#### INPUT RECORDS ####

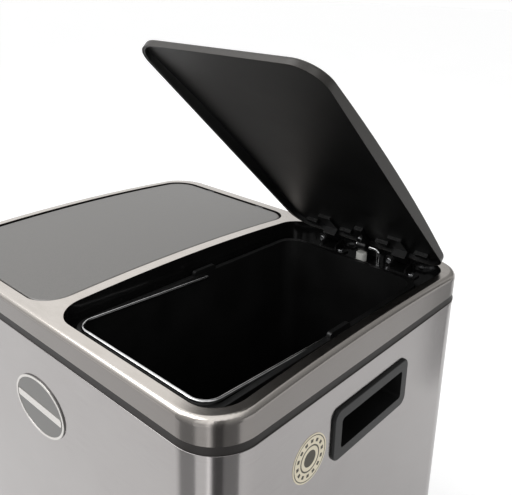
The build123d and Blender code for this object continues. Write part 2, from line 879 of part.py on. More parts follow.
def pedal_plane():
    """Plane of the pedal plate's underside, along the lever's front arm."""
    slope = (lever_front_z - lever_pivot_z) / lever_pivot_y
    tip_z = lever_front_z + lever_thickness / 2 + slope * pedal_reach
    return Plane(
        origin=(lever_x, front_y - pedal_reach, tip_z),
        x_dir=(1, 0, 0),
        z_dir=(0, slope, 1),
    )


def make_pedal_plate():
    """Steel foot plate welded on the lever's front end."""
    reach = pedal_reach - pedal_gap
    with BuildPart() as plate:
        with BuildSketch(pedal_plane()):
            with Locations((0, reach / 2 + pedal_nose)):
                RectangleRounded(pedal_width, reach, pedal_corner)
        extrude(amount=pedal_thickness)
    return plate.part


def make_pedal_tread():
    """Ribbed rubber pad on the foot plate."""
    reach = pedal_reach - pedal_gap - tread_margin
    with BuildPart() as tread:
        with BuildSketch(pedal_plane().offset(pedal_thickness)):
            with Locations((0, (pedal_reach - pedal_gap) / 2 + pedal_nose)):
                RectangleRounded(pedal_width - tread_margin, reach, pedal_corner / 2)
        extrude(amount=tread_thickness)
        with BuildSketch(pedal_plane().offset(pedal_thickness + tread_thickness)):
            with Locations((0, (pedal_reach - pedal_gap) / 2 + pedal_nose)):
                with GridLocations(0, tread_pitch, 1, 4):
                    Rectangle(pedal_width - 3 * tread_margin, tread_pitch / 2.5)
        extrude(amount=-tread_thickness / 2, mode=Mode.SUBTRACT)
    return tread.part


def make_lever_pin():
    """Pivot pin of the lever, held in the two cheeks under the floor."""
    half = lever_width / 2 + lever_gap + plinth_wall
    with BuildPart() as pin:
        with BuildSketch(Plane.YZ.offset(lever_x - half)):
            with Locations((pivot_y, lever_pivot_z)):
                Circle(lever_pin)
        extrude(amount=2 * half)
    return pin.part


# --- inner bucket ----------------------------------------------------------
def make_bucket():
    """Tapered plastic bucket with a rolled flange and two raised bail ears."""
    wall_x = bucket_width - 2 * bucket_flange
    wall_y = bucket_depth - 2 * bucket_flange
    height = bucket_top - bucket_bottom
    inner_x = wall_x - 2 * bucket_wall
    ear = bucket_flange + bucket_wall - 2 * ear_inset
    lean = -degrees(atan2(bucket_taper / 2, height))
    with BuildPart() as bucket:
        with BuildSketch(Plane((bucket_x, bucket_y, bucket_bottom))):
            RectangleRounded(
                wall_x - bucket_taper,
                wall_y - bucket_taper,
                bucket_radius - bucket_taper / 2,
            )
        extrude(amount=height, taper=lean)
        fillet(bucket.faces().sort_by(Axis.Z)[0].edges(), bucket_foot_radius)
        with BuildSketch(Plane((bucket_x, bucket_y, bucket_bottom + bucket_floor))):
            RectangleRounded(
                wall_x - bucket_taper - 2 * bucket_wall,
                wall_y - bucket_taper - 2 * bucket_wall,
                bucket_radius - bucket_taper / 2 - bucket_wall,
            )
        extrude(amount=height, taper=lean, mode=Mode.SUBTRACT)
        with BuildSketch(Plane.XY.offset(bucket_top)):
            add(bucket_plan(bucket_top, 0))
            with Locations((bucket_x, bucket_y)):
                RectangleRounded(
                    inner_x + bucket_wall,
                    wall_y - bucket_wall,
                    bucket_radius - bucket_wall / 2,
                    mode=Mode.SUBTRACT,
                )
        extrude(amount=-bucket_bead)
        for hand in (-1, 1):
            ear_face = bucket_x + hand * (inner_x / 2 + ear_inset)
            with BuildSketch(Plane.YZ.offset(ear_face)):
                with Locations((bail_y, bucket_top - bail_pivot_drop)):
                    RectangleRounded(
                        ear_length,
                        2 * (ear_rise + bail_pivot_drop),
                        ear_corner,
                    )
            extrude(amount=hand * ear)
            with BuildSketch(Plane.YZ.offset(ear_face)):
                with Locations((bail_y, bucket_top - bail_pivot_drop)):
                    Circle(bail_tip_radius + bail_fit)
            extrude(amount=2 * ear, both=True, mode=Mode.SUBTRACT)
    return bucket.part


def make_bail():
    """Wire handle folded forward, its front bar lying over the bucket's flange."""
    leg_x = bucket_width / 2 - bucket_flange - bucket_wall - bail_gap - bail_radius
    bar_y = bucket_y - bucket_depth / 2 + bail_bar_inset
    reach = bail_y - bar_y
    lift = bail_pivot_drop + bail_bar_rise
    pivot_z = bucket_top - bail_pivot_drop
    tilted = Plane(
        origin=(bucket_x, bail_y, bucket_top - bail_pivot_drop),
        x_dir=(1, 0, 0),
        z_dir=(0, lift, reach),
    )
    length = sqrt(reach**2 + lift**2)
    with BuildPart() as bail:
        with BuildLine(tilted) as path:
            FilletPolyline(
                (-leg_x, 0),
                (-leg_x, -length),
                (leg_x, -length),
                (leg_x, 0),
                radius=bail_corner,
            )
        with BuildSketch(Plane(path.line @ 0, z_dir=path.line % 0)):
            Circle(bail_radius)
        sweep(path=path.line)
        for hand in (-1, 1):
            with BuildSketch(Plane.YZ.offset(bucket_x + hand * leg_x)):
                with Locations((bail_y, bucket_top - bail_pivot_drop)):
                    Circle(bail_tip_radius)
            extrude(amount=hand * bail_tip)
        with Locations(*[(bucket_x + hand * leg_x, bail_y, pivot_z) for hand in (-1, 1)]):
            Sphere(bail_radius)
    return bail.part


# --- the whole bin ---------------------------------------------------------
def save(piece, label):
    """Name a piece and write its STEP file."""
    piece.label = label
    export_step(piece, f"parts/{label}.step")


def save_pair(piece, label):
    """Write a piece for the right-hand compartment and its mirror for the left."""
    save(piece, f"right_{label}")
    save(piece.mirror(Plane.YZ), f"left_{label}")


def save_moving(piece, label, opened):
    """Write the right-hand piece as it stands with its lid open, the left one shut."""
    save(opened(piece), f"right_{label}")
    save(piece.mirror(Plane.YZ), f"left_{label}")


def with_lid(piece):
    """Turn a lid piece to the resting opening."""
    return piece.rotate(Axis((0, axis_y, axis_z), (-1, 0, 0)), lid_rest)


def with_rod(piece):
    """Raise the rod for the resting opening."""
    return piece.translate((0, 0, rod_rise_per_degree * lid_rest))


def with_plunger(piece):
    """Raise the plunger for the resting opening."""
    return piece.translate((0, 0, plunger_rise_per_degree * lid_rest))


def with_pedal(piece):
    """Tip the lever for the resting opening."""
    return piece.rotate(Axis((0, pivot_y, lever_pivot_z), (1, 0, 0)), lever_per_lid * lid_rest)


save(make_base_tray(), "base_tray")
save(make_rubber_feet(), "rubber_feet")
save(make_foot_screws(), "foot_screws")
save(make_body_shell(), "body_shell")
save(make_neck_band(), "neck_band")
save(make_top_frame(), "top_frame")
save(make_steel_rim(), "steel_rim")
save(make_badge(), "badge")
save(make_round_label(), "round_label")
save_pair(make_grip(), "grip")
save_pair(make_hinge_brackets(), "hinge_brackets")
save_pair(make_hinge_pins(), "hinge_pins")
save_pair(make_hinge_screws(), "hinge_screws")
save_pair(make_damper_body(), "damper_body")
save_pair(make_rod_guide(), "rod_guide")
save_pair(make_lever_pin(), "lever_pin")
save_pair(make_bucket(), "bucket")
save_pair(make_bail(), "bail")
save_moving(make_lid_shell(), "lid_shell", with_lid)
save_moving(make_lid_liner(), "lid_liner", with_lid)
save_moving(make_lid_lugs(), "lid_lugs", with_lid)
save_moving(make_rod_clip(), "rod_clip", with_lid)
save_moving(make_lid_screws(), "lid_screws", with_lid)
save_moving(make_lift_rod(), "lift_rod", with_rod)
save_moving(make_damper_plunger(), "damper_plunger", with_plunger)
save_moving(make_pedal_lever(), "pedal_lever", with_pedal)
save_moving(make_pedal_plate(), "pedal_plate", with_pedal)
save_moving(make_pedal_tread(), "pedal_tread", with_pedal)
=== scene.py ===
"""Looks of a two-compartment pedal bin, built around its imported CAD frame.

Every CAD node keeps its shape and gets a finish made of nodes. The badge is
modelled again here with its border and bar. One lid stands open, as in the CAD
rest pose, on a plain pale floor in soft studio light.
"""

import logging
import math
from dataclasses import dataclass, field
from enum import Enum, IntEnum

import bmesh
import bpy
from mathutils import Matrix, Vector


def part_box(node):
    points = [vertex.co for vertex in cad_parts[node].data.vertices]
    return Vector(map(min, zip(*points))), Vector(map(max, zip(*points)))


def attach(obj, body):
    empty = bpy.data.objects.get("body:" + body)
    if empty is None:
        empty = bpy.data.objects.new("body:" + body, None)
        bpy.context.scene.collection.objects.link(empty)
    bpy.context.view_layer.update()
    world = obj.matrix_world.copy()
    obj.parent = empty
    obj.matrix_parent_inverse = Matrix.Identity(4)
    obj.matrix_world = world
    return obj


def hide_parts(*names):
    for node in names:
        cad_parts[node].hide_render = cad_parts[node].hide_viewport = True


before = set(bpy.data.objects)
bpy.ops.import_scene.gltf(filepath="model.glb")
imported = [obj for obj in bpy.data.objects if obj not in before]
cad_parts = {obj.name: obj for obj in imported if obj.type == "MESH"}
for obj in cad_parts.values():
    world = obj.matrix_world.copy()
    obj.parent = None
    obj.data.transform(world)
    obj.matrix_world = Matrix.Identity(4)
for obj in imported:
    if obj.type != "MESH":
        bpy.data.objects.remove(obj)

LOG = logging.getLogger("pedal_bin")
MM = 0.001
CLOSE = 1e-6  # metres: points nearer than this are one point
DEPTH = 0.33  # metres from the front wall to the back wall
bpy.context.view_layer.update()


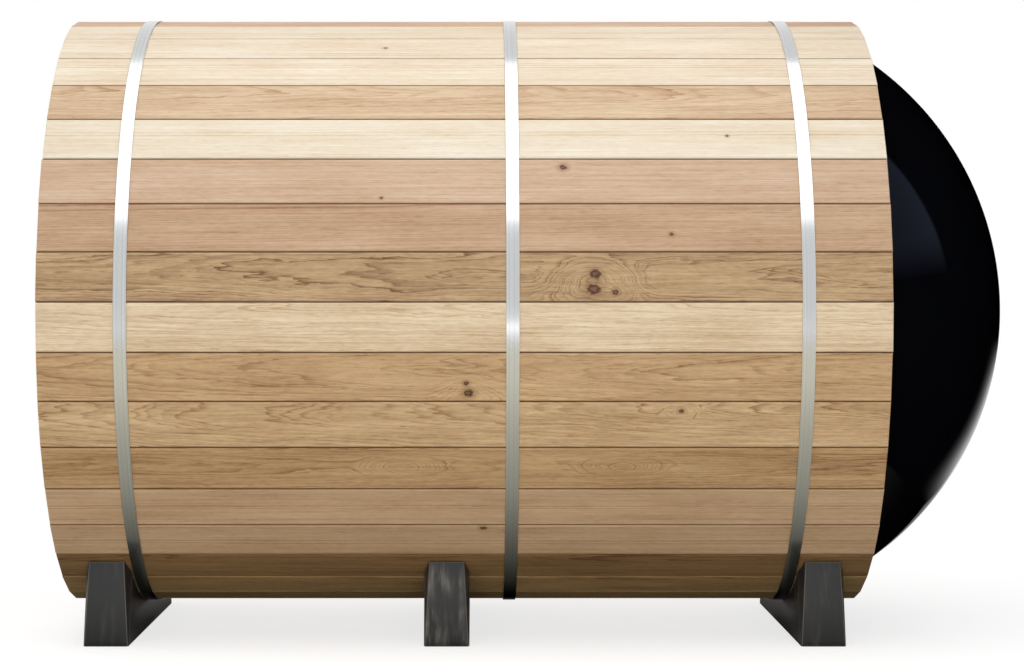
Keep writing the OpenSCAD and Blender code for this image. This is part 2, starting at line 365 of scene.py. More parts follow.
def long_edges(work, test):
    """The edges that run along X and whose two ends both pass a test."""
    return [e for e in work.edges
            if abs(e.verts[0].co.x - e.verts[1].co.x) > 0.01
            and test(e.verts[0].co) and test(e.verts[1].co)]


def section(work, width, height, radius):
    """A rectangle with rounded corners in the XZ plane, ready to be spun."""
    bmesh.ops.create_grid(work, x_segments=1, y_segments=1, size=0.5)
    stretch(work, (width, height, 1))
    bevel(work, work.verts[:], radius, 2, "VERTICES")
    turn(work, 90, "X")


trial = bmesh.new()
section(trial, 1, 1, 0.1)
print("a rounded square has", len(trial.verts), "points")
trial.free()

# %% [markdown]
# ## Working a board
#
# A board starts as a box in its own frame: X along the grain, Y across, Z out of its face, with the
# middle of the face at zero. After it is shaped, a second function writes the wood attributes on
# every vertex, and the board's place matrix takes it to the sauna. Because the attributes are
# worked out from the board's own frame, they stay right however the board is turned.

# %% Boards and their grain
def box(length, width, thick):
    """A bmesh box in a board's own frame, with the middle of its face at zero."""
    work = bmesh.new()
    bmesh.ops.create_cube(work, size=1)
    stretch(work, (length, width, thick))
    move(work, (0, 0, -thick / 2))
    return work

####

### TASK OBJECTIVE
Starting at the first line of the records, print each line exactly, stopping after the line that contains "return plate.part".

### TASK OUTPUT
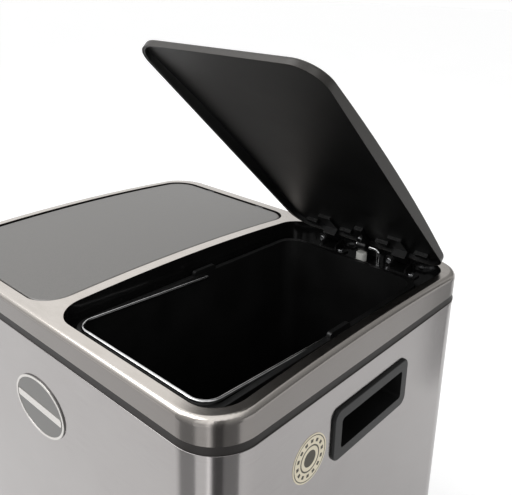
The build123d and Blender code for this object continues. Write part 2, from line 879 of part.py on. More parts follow.
def pedal_plane():
    """Plane of the pedal plate's underside, along the lever's front arm."""
    slope = (lever_front_z - lever_pivot_z) / lever_pivot_y
    tip_z = lever_front_z + lever_thickness / 2 + slope * pedal_reach
    return Plane(
        origin=(lever_x, front_y - pedal_reach, tip_z),
        x_dir=(1, 0, 0),
        z_dir=(0, slope, 1),
    )


def make_pedal_plate():
    """Steel foot plate welded on the lever's front end."""
    reach = pedal_reach - pedal_gap
    with BuildPart() as plate:
        with BuildSketch(pedal_plane()):
            with Locations((0, reach / 2 + pedal_nose)):
                RectangleRounded(pedal_width, reach, pedal_corner)
        extrude(amount=pedal_thickness)
    return plate.part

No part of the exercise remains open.